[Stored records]
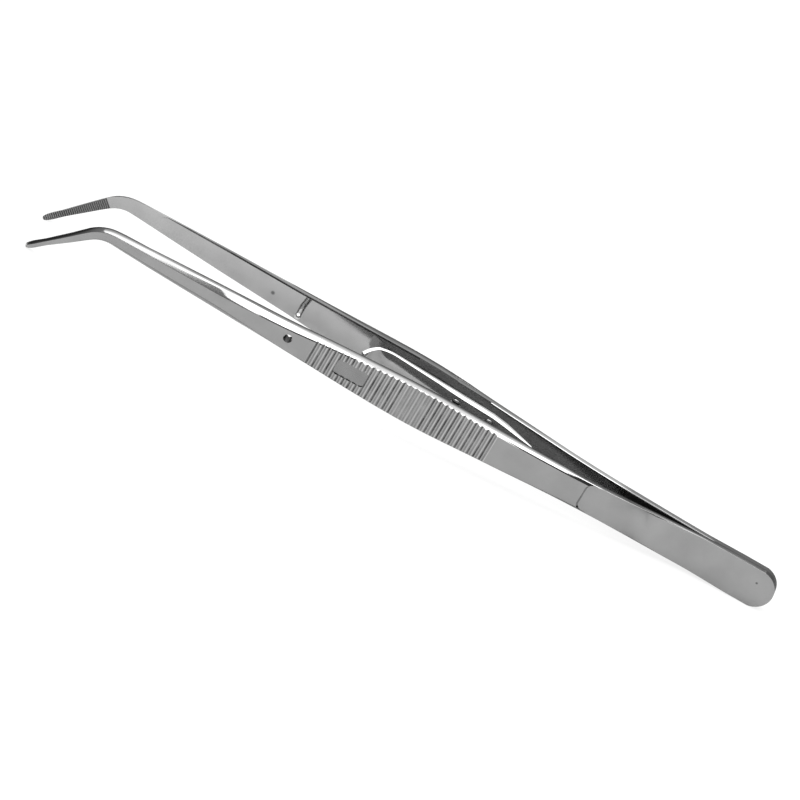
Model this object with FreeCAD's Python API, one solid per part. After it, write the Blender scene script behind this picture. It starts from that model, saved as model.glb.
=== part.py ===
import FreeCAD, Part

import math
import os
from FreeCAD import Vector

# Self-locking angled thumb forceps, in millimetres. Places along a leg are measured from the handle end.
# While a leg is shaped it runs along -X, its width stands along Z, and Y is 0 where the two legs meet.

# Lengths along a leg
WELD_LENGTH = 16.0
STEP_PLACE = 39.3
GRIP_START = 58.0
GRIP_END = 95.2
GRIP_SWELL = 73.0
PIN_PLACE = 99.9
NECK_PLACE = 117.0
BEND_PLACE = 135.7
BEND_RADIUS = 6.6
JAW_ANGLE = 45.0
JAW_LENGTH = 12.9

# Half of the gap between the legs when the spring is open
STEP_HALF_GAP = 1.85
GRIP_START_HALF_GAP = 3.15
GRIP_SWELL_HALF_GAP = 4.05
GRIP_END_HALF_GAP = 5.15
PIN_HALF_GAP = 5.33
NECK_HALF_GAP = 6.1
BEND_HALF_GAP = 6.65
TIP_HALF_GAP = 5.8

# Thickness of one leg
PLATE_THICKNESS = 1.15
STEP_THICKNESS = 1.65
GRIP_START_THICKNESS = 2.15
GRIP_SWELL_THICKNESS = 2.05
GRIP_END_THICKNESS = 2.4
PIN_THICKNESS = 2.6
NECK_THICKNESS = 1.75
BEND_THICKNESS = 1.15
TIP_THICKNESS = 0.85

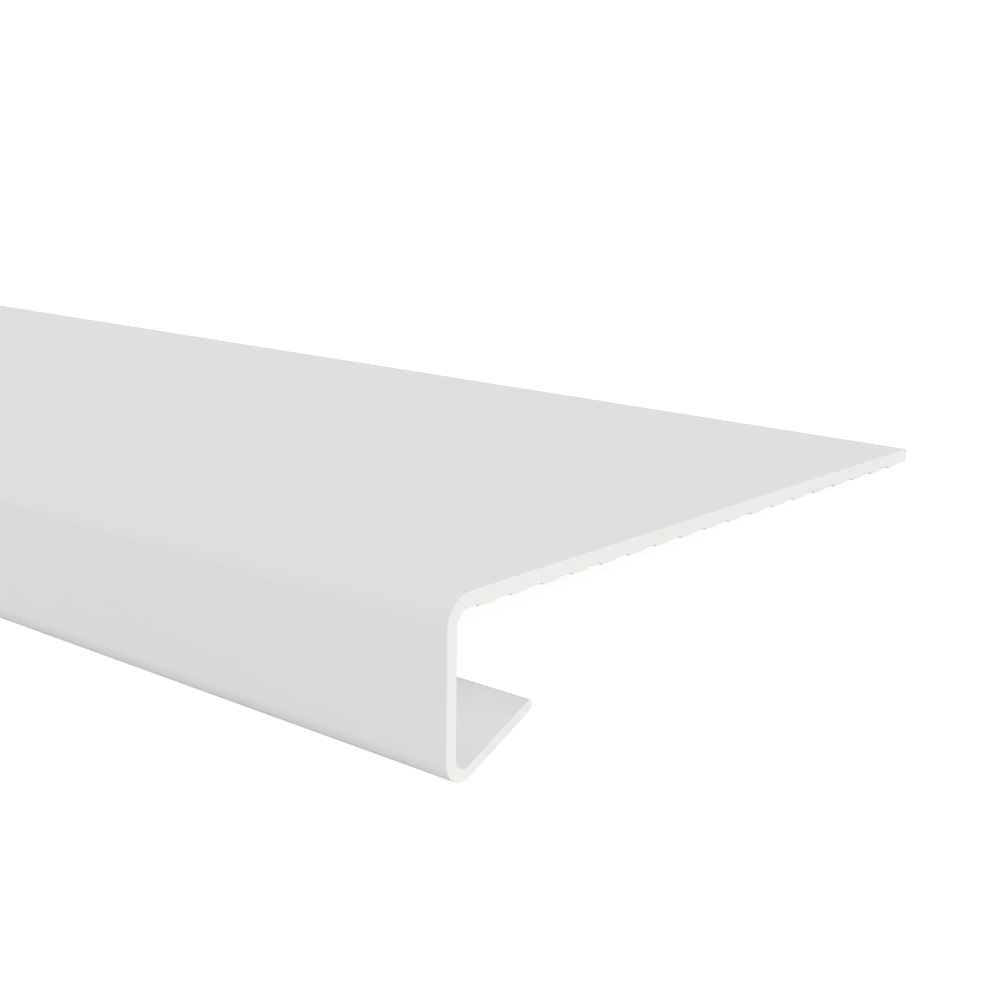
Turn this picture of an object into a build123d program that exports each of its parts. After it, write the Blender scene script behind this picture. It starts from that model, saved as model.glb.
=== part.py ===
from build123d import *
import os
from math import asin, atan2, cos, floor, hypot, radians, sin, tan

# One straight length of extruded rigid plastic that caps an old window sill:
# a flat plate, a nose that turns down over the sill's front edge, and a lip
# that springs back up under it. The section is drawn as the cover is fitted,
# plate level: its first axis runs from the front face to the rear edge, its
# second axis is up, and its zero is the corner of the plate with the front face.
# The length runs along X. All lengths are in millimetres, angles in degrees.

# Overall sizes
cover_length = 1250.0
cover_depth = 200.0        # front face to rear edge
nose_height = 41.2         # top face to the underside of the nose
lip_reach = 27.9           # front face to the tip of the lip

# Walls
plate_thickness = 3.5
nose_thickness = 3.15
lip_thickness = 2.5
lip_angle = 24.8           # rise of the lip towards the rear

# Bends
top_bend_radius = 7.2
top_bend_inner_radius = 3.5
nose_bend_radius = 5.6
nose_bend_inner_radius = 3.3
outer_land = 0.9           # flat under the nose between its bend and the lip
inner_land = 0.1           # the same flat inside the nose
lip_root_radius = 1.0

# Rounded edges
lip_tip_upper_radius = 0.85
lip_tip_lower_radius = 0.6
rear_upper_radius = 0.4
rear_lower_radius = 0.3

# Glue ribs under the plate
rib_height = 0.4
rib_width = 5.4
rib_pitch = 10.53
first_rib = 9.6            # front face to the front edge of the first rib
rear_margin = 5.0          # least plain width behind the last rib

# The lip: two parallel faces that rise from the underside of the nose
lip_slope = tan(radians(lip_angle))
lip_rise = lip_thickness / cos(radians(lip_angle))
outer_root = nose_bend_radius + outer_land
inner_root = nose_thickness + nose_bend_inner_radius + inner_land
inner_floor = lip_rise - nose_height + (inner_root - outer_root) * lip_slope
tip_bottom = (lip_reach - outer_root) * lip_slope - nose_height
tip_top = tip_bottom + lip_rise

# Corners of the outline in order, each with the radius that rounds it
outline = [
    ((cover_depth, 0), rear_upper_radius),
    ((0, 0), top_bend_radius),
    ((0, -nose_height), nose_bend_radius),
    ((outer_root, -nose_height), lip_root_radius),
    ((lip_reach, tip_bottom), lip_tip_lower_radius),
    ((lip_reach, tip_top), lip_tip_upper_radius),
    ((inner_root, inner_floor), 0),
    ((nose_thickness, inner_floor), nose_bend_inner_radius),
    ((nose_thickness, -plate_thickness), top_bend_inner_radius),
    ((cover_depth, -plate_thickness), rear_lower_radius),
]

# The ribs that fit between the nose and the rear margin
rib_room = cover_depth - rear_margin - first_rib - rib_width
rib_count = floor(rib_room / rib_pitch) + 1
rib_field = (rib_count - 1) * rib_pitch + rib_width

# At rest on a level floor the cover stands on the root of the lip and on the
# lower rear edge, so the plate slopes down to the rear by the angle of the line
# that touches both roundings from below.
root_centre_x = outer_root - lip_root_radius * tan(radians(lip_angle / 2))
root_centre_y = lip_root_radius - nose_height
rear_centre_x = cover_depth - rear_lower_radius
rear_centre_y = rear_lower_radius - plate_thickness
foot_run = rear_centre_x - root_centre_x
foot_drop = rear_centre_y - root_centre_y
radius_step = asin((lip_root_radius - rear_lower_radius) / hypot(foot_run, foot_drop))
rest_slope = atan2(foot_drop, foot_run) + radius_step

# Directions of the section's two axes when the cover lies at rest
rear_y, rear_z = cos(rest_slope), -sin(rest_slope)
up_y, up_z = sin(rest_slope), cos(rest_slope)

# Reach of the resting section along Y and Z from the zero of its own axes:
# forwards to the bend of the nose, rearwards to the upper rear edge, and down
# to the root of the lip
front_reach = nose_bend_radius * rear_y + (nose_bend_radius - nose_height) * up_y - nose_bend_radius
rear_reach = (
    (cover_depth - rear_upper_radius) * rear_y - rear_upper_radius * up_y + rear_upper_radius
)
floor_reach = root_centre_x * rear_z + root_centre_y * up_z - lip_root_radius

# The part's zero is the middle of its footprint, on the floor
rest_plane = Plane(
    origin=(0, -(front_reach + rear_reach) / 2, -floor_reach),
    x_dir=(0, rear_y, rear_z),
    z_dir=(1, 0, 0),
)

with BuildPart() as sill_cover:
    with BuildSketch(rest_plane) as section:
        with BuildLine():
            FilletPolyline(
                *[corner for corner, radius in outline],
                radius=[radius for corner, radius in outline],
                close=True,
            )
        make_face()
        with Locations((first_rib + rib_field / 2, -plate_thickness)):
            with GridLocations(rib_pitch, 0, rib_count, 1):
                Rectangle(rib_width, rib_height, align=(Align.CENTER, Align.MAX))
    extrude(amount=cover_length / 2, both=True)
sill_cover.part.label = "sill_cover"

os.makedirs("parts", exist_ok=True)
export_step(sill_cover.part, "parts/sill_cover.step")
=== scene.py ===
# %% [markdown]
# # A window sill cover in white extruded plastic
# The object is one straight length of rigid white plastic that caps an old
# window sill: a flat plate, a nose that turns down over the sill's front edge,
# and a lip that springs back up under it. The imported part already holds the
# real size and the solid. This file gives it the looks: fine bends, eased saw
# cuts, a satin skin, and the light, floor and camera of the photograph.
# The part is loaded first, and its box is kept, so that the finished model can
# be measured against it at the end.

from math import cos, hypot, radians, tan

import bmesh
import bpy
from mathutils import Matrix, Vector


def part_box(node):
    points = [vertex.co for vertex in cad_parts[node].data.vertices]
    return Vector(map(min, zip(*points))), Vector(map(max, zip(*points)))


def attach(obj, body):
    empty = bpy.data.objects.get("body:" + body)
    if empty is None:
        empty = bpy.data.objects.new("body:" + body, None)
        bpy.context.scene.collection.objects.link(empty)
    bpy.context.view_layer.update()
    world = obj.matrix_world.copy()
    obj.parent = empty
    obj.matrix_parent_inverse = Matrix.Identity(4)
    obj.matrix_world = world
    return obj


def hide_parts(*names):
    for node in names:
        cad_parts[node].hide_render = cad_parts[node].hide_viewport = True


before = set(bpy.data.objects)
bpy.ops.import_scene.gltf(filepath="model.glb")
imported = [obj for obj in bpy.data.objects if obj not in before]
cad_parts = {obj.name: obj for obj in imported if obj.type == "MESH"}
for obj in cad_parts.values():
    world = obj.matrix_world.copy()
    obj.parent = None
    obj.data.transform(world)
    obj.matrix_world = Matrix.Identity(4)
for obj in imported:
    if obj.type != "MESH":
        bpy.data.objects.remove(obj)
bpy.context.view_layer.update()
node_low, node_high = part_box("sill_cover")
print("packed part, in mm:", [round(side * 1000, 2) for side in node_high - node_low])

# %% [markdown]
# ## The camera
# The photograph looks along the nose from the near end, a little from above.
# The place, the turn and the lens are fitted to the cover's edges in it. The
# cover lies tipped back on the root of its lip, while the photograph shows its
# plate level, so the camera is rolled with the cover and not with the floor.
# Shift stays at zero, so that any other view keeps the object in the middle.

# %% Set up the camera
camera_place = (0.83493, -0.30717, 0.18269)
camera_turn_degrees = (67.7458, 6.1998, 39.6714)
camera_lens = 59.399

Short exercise
For the material, find the number of lines holding the word "saved" and give that figure and nothing more.

Solution to this exercise
2